If you can prove to me that music, or art, is about more than gratification, then please do so. Everything is gratification, but music especially because it has no reason to exist other than to make us foeel good about oursleves. Sure maybe some people listen to classical simply because it's relaxing, but modern music is all gratification, ego expression of feelings.
//but music especially because it has ...
//but music especially because it has no reason to exist other than to make us foeel good about oursleves
You're the one coming up with the hypothesis, I think it's up to you to do the proving or otherwise
rdor - i'm not sure you'll understand ...
rdor - i'm not sure you'll understand where we're coming from until you sit down and create something. and you can go sit down and have a go. it does involve gratification, and if that's all your obsessed with finding, then, end of argument.
but you need to realise that 90% of it is struggle and frustration, often leading to no good feelings or ego-smugness.
if you go sit down and start humming a tune of your own doing, put some words to it, you won't necessarily feel happy with yourself or think that you've established your self or ego somehow.
people may hate what you create, but the drive is there anyway, and you may forever be frustrated that what comes out never matches the perfection in your head, but the drive is there.
it's an urge that never gets completely satisfied - and often the urge is the point, not the satisfaction of the urge, or the feeding of it, or the urge to put your ego out there and be liked for it. it's just an urge to create.
i get what you're saying though - a lot of music seems to be about self-promotion and ego, but that's a big generalisation that doesn't cover the simple urge to create. which is often unrelated to the urge to be liked. but you can have both, and you can have either/or. but to assume that all creativity comes under the urge to put your ego out into the world Like A God and be liked is hugely funny to me and hugely reductive.
Hang on, you're the one making the ...
Hang on, you're the one making the assertions, the onus is on you to back up what you're putting forward. You're either ignorant of the variety of contemporary music or you're being wilfully contrary.
I was going to write a huge list of names of people making music at the moment that I was sure you'd never heard of and ask you to confirm or deny how they match your theory, but that's probably being a bit contrary too. Suffice to say, you don't seem interested in actively seeking out music and listening to new things, so I don't see why you can assert things about the state of modern music with such authority.

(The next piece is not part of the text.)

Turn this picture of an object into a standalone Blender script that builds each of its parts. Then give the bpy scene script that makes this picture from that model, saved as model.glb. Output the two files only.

If you are interested, I will list some artists that I don't think fit your assumption that "modern music is all gratification, ego expression of feelings" and try to explain why.
for example I can think of plenty of ...
for example I can think of plenty of individual tracks by popular modern artists that don't seem to have been conceived as a means of making the artist or the listener feel good about themselves. Have you heard the last Killing Joke album?
//Have you heard the last Killing Joke ...
//Have you heard the last Killing Joke album?//
Near perfect example, amost as good as Joy Division. Melancholic self pity DOES make people feel good, perhaps even more ego driven than 'happy' music will, I mean how clever is to acknowledge the morbid side of things, to show others that you are *aware* and and self conciouse and so deep becuase of that. Worthy of respect. You also get to wallow in it and gain satisfaction form making others feel like shit for a moment, if in fact the msuic is good enough to have that effect.